Start of Supplied information

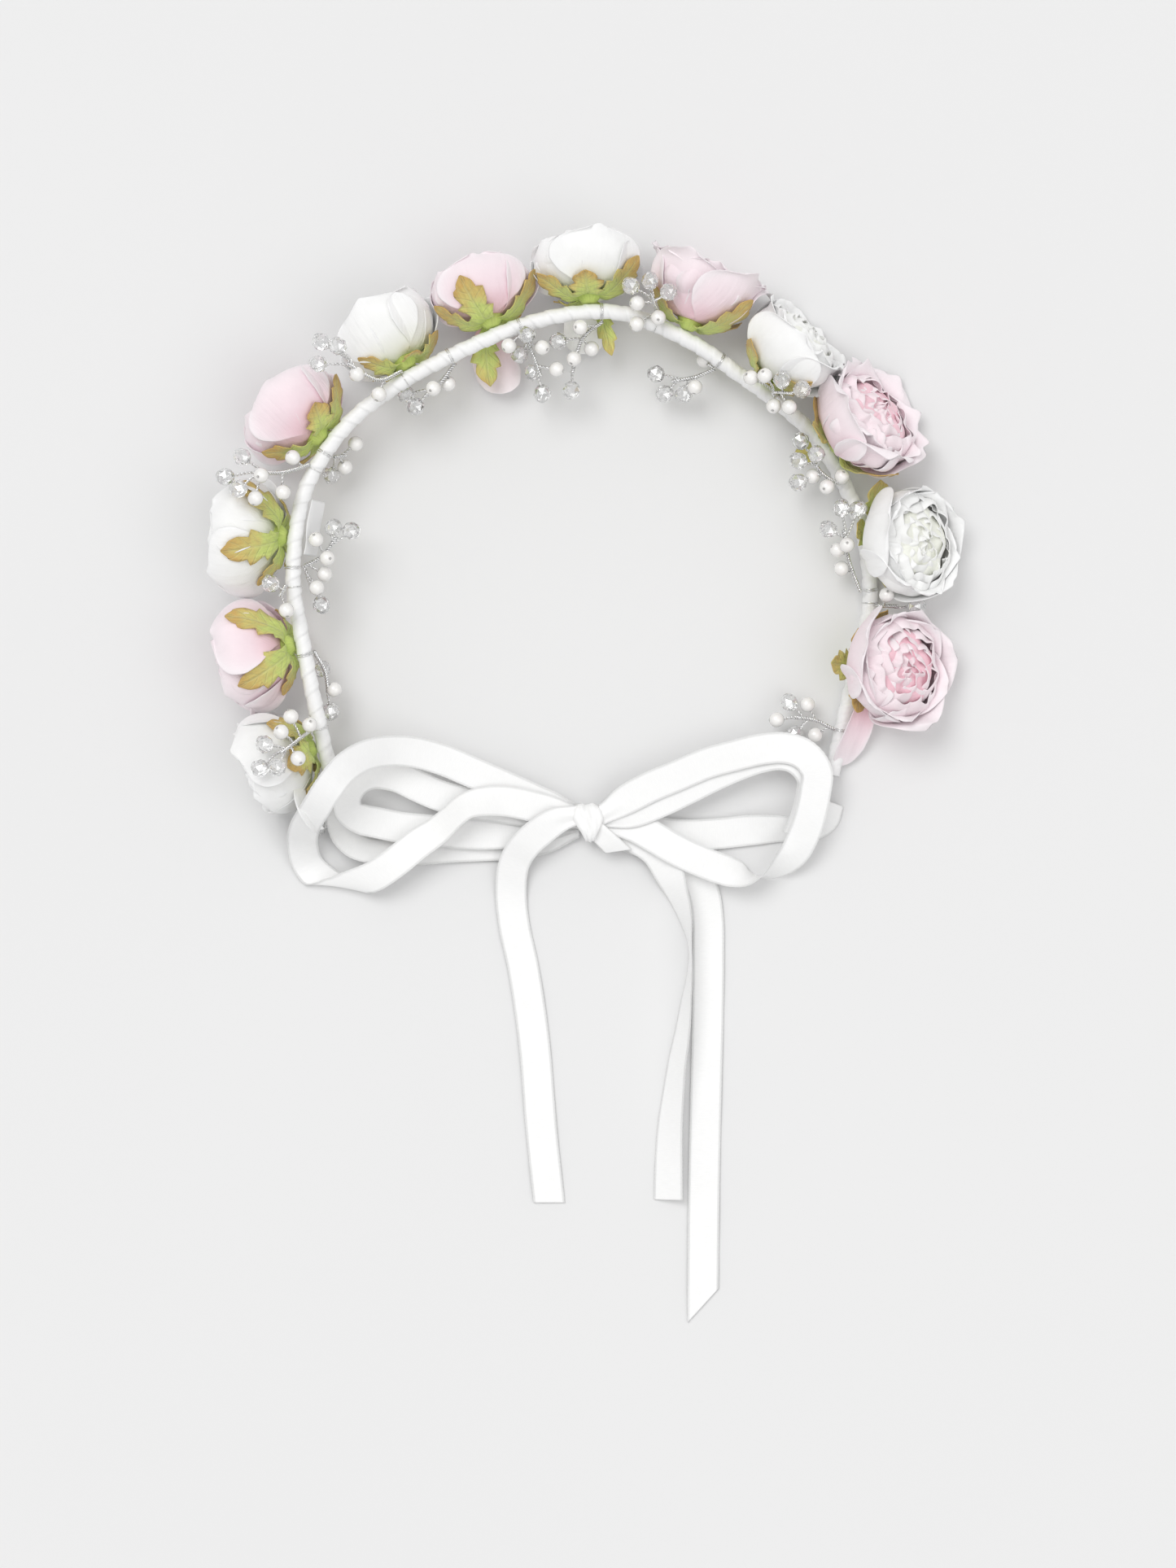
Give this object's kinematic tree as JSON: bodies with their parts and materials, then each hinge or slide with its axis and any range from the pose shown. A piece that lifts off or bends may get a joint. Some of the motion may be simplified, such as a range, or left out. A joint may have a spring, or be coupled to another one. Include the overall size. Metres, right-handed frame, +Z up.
{
  "type": "flower crown",
  "caption": "Child's flower crown: ribbon-wrapped wire band with pink and white fabric flowers in green calyxes, pearl and crystal wire sprigs, and a white satin bow with tails.",
  "frame": {"origin": "on the table under the middle of the crown's flowers and sprigs, without the ribbon bow and tails", "axes": "+X across the crown from its left side to its right side as it lies with the bow towards the viewer, +Y from the bow to the far side, +Z up from the table"},
  "size_m": [0.2433, 0.3558, 0.044],
  "materials": {
    "satin_ribbon": "satin",
    "petal_white": "matte",
    "petal_pink": "matte",
    "calyx_green": "matte",
    "spring_steel": "satin",
    "silver_and_beads": "polished",
    "label_white": "matte"
  },
  "bodies": {
    "crown": {"band_core_wire": "spring_steel", "band_satin_wrap": "satin_ribbon", "label_tape": "label_white", "calyx_01": "calyx_green", "flower_01_white_petals": "petal_white", "calyx_02": "calyx_green", "flower_02_pink_petals": "petal_pink", "calyx_03": "calyx_green", "flower_03_white_petals": "petal_white", "calyx_04": "calyx_green", "flower_04_pink_petals": "petal_pink", "calyx_05": "calyx_green", "flower_05_white_petals": "petal_white", "calyx_06": "calyx_green", "flower_06_pink_petals": "petal_pink", "calyx_07": "calyx_green", "flower_07_white_petals": "petal_white", "calyx_08": "calyx_green", "flower_08_pink_petals": "petal_pink", "calyx_09": "calyx_green", "flower_09_white_petals": "petal_white", "calyx_10": "calyx_green", "flower_10_pink_petals": "petal_pink", "calyx_11": "calyx_green", "flower_11_white_petals": "petal_white", "calyx_12": "calyx_green", "flower_12_pink_petals": "petal_pink", "ribbon_left_outer_loop": "satin_ribbon", "ribbon_left_inner_loop": "satin_ribbon", "ribbon_left_tie": "satin_ribbon", "ribbon_right_outer_loop": "satin_ribbon", "ribbon_right_inner_loop": "satin_ribbon", "ribbon_right_tie": "satin_ribbon", "ribbon_left_tail": "satin_ribbon", "ribbon_middle_tail": "satin_ribbon", "ribbon_right_tail": "satin_ribbon", "ribbon_knot": "satin_ribbon"},
    "sprig_a": {"bead_sprig_a": "silver_and_beads"},
    "sprig_b": {"bead_sprig_b": "silver_and_beads"},
    "sprig_c": {"bead_sprig_c": "silver_and_beads"},
    "sprig_d": {"bead_sprig_d": "silver_and_beads"},
    "sprig_e": {"bead_sprig_e": "silver_and_beads"},
    "sprig_f": {"bead_sprig_f": "silver_and_beads"},
    "sprig_g": {"bead_sprig_g": "silver_and_beads"},
    "sprig_h": {"bead_sprig_h": "silver_and_beads"},
    "sprig_i": {"bead_sprig_i": "silver_and_beads"},
    "sprig_j": {"bead_sprig_j": "silver_and_beads"},
    "sprig_k": {"bead_sprig_k": "silver_and_beads"},
    "sprig_l": {"bead_sprig_l": "silver_and_beads"},
    "sprig_m": {"bead_sprig_m": "silver_and_beads"},
    "sprig_n": {"bead_sprig_n": "silver_and_beads"},
    "sprig_o": {"bead_sprig_o": "silver_and_beads"},
    "sprig_p": {"bead_sprig_p": "silver_and_beads"},
    "sprig_q": {"bead_sprig_q": "silver_and_beads"},
    "sprig_r": {"bead_sprig_r": "silver_and_beads"}
  },
  "joints": [
    {"name": "sprig_a_bend", "type": "hinge", "parent": "crown", "child": "sprig_a", "pos_m": [-0.0585, 0.0539, 0.0247], "axis": [0.8559, 0.5168, -0.0201], "range_deg": [-15, 30]},
    {"name": "sprig_b_bend", "type": "hinge", "parent": "crown", "child": "sprig_b", "pos_m": [-0.0412, 0.0567, 0.0211], "axis": [-0.8994, -0.4367, 0.0167], "range_deg": [-15, 30]},
    {"name": "sprig_c_bend", "type": "hinge", "parent": "crown", "child": "sprig_c", "pos_m": [-0.0885, 0.0235, 0.0251], "axis": [0.4994, 0.8664, 0], "range_deg": [-9, 30]},
    {"name": "sprig_d_bend", "type": "hinge", "parent": "crown", "child": "sprig_d", "pos_m": [-0.0807, 0.0262, 0.0191], "axis": [-0.5617, -0.8274, -0.0034], "range_deg": [-15, 30]},
    {"name": "sprig_e_bend", "type": "hinge", "parent": "crown", "child": "sprig_e", "pos_m": [-0.0902, -0.0093, 0.0206], "axis": [-0.0297, -0.9995, -0.0128], "range_deg": [-15, 30]},
    {"name": "sprig_f_bend", "type": "hinge", "parent": "crown", "child": "sprig_f", "pos_m": [-0.0961, -0.0158, 0.0255], "axis": [-0.0583, 0.9981, 0.021], "range_deg": [-15, 30]},
    {"name": "sprig_g_bend", "type": "hinge", "parent": "crown", "child": "sprig_g", "pos_m": [-0.0872, -0.0368, 0.0201], "axis": [0.1817, -0.9817, -0.0564], "range_deg": [-15, 30]},
    {"name": "sprig_h_bend", "type": "hinge", "parent": "crown", "child": "sprig_h", "pos_m": [-0.0879, -0.0625, 0.0215], "axis": [-0.2132, 0.9652, 0.1512], "range_deg": [-4, 30]},
    {"name": "sprig_i_bend", "type": "hinge", "parent": "crown", "child": "sprig_i", "pos_m": [-0.0843, -0.0773, 0.0131], "axis": [-0.2325, 0.9189, 0.3188], "range_deg": [0, 10]},
    {"name": "sprig_j_bend", "type": "hinge", "parent": "crown", "child": "sprig_j", "pos_m": [0.0067, 0.0703, 0.0196], "axis": [-0.999, 0.007, 0.0444], "range_deg": [-15, 10]},
    {"name": "sprig_k_bend", "type": "hinge", "parent": "crown", "child": "sprig_k", "pos_m": [-0.0187, 0.0661, 0.0206], "axis": [-0.9502, -0.3113, 0.0151], "range_deg": [-15, 1]},
    {"name": "sprig_l_bend", "type": "hinge", "parent": "crown", "child": "sprig_l", "pos_m": [0.0258, 0.0717, 0.0201], "axis": [0.9173, -0.3823, -0.1115], "range_deg": [-2, 7]},
    {"name": "sprig_m_bend", "type": "hinge", "parent": "crown", "child": "sprig_m", "pos_m": [0.0432, 0.0551, 0.0151], "axis": [-0.7997, 0.5763, 0.1685], "range_deg": [-15, 30]},
    {"name": "sprig_n_bend", "type": "hinge", "parent": "crown", "child": "sprig_n", "pos_m": [0.0641, 0.0455, 0.0157], "axis": [0.7812, -0.5953, -0.1882], "range_deg": [0, 30]},
    {"name": "sprig_o_bend", "type": "hinge", "parent": "crown", "child": "sprig_o", "pos_m": [0.0838, 0.0177, 0.0106], "axis": [-0.4551, 0.8803, 0.1338], "range_deg": [-15, 4]},
    {"name": "sprig_p_bend", "type": "hinge", "parent": "crown", "child": "sprig_p", "pos_m": [0.0908, -0.0173, 0.0089], "axis": [-0.0131, 0.9991, 0.0396], "range_deg": [-15, 4]},
    {"name": "sprig_q_bend", "type": "hinge", "parent": "crown", "child": "sprig_q", "pos_m": [0.0968, -0.0218, 0.0093], "axis": [-0.0664, -0.9969, -0.0412], "range_deg": [-5, 12]},
    {"name": "sprig_r_bend", "type": "hinge", "parent": "crown", "child": "sprig_r", "pos_m": [0.0826, -0.0623, 0.0066], "axis": [0.2174, 0.9756, -0.0316], "range_deg": [0, 20]}
  ]
}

End of Supplied information

▶ **Task description**
Copy each line of the data exactly, leaving nothing out.

▶ **Output**
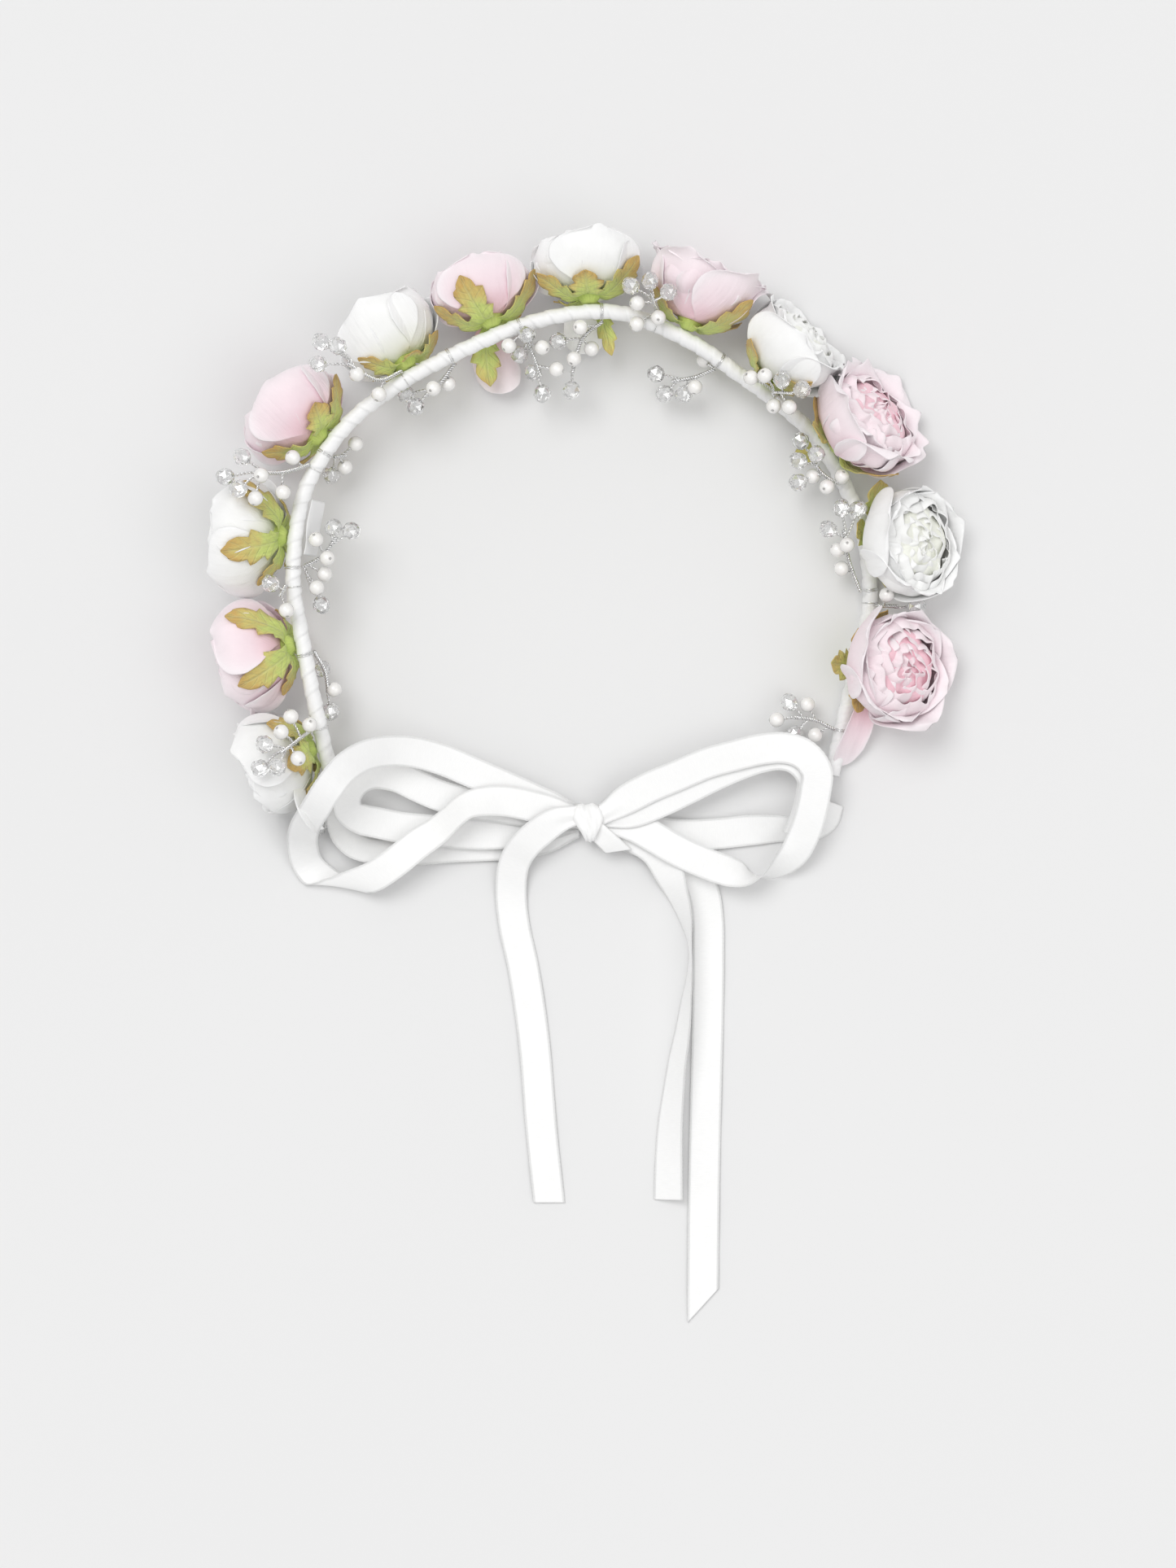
Give this object's kinematic tree as JSON: bodies with their parts and materials, then each hinge or slide with its axis and any range from the pose shown. A piece that lifts off or bends may get a joint. Some of the motion may be simplified, such as a range, or left out. A joint may have a spring, or be coupled to another one. Include the overall size. Metres, right-handed frame, +Z up.
{
  "type": "flower crown",
  "caption": "Child's flower crown: ribbon-wrapped wire band with pink and white fabric flowers in green calyxes, pearl and crystal wire sprigs, and a white satin bow with tails.",
  "frame": {"origin": "on the table under the middle of the crown's flowers and sprigs, without the ribbon bow and tails", "axes": "+X across the crown from its left side to its right side as it lies with the bow towards the viewer, +Y from the bow to the far side, +Z up from the table"},
  "size_m": [0.2433, 0.3558, 0.044],
  "materials": {
    "satin_ribbon": "satin",
    "petal_white": "matte",
    "petal_pink": "matte",
    "calyx_green": "matte",
    "spring_steel": "satin",
    "silver_and_beads": "polished",
    "label_white": "matte"
  },
  "bodies": {
    "crown": {"band_core_wire": "spring_steel", "band_satin_wrap": "satin_ribbon", "label_tape": "label_white", "calyx_01": "calyx_green", "flower_01_white_petals": "petal_white", "calyx_02": "calyx_green", "flower_02_pink_petals": "petal_pink", "calyx_03": "calyx_green", "flower_03_white_petals": "petal_white", "calyx_04": "calyx_green", "flower_04_pink_petals": "petal_pink", "calyx_05": "calyx_green", "flower_05_white_petals": "petal_white", "calyx_06": "calyx_green", "flower_06_pink_petals": "petal_pink", "calyx_07": "calyx_green", "flower_07_white_petals": "petal_white", "calyx_08": "calyx_green", "flower_08_pink_petals": "petal_pink", "calyx_09": "calyx_green", "flower_09_white_petals": "petal_white", "calyx_10": "calyx_green", "flower_10_pink_petals": "petal_pink", "calyx_11": "calyx_green", "flower_11_white_petals": "petal_white", "calyx_12": "calyx_green", "flower_12_pink_petals": "petal_pink", "ribbon_left_outer_loop": "satin_ribbon", "ribbon_left_inner_loop": "satin_ribbon", "ribbon_left_tie": "satin_ribbon", "ribbon_right_outer_loop": "satin_ribbon", "ribbon_right_inner_loop": "satin_ribbon", "ribbon_right_tie": "satin_ribbon", "ribbon_left_tail": "satin_ribbon", "ribbon_middle_tail": "satin_ribbon", "ribbon_right_tail": "satin_ribbon", "ribbon_knot": "satin_ribbon"},
    "sprig_a": {"bead_sprig_a": "silver_and_beads"},
    "sprig_b": {"bead_sprig_b": "silver_and_beads"},
    "sprig_c": {"bead_sprig_c": "silver_and_beads"},
    "sprig_d": {"bead_sprig_d": "silver_and_beads"},
    "sprig_e": {"bead_sprig_e": "silver_and_beads"},
    "sprig_f": {"bead_sprig_f": "silver_and_beads"},
    "sprig_g": {"bead_sprig_g": "silver_and_beads"},
    "sprig_h": {"bead_sprig_h": "silver_and_beads"},
    "sprig_i": {"bead_sprig_i": "silver_and_beads"},
    "sprig_j": {"bead_sprig_j": "silver_and_beads"},
    "sprig_k": {"bead_sprig_k": "silver_and_beads"},
    "sprig_l": {"bead_sprig_l": "silver_and_beads"},
    "sprig_m": {"bead_sprig_m": "silver_and_beads"},
    "sprig_n": {"bead_sprig_n": "silver_and_beads"},
    "sprig_o": {"bead_sprig_o": "silver_and_beads"},
    "sprig_p": {"bead_sprig_p": "silver_and_beads"},
    "sprig_q": {"bead_sprig_q": "silver_and_beads"},
    "sprig_r": {"bead_sprig_r": "silver_and_beads"}
  },
  "joints": [
    {"name": "sprig_a_bend", "type": "hinge", "parent": "crown", "child": "sprig_a", "pos_m": [-0.0585, 0.0539, 0.0247], "axis": [0.8559, 0.5168, -0.0201], "range_deg": [-15, 30]},
    {"name": "sprig_b_bend", "type": "hinge", "parent": "crown", "child": "sprig_b", "pos_m": [-0.0412, 0.0567, 0.0211], "axis": [-0.8994, -0.4367, 0.0167], "range_deg": [-15, 30]},
    {"name": "sprig_c_bend", "type": "hinge", "parent": "crown", "child": "sprig_c", "pos_m": [-0.0885, 0.0235, 0.0251], "axis": [0.4994, 0.8664, 0], "range_deg": [-9, 30]},
    {"name": "sprig_d_bend", "type": "hinge", "parent": "crown", "child": "sprig_d", "pos_m": [-0.0807, 0.0262, 0.0191], "axis": [-0.5617, -0.8274, -0.0034], "range_deg": [-15, 30]},
    {"name": "sprig_e_bend", "type": "hinge", "parent": "crown", "child": "sprig_e", "pos_m": [-0.0902, -0.0093, 0.0206], "axis": [-0.0297, -0.9995, -0.0128], "range_deg": [-15, 30]},
    {"name": "sprig_f_bend", "type": "hinge", "parent": "crown", "child": "sprig_f", "pos_m": [-0.0961, -0.0158, 0.0255], "axis": [-0.0583, 0.9981, 0.021], "range_deg": [-15, 30]},
    {"name": "sprig_g_bend", "type": "hinge", "parent": "crown", "child": "sprig_g", "pos_m": [-0.0872, -0.0368, 0.0201], "axis": [0.1817, -0.9817, -0.0564], "range_deg": [-15, 30]},
    {"name": "sprig_h_bend", "type": "hinge", "parent": "crown", "child": "sprig_h", "pos_m": [-0.0879, -0.0625, 0.0215], "axis": [-0.2132, 0.9652, 0.1512], "range_deg": [-4, 30]},
    {"name": "sprig_i_bend", "type": "hinge", "parent": "crown", "child": "sprig_i", "pos_m": [-0.0843, -0.0773, 0.0131], "axis": [-0.2325, 0.9189, 0.3188], "range_deg": [0, 10]},
    {"name": "sprig_j_bend", "type": "hinge", "parent": "crown", "child": "sprig_j", "pos_m": [0.0067, 0.0703, 0.0196], "axis": [-0.999, 0.007, 0.0444], "range_deg": [-15, 10]},
    {"name": "sprig_k_bend", "type": "hinge", "parent": "crown", "child": "sprig_k", "pos_m": [-0.0187, 0.0661, 0.0206], "axis": [-0.9502, -0.3113, 0.0151], "range_deg": [-15, 1]},
    {"name": "sprig_l_bend", "type": "hinge", "parent": "crown", "child": "sprig_l", "pos_m": [0.0258, 0.0717, 0.0201], "axis": [0.9173, -0.3823, -0.1115], "range_deg": [-2, 7]},
    {"name": "sprig_m_bend", "type": "hinge", "parent": "crown", "child": "sprig_m", "pos_m": [0.0432, 0.0551, 0.0151], "axis": [-0.7997, 0.5763, 0.1685], "range_deg": [-15, 30]},
    {"name": "sprig_n_bend", "type": "hinge", "parent": "crown", "child": "sprig_n", "pos_m": [0.0641, 0.0455, 0.0157], "axis": [0.7812, -0.5953, -0.1882], "range_deg": [0, 30]},
    {"name": "sprig_o_bend", "type": "hinge", "parent": "crown", "child": "sprig_o", "pos_m": [0.0838, 0.0177, 0.0106], "axis": [-0.4551, 0.8803, 0.1338], "range_deg": [-15, 4]},
    {"name": "sprig_p_bend", "type": "hinge", "parent": "crown", "child": "sprig_p", "pos_m": [0.0908, -0.0173, 0.0089], "axis": [-0.0131, 0.9991, 0.0396], "range_deg": [-15, 4]},
    {"name": "sprig_q_bend", "type": "hinge", "parent": "crown", "child": "sprig_q", "pos_m": [0.0968, -0.0218, 0.0093], "axis": [-0.0664, -0.9969, -0.0412], "range_deg": [-5, 12]},
    {"name": "sprig_r_bend", "type": "hinge", "parent": "crown", "child": "sprig_r", "pos_m": [0.0826, -0.0623, 0.0066], "axis": [0.2174, 0.9756, -0.0316], "range_deg": [0, 20]}
  ]
}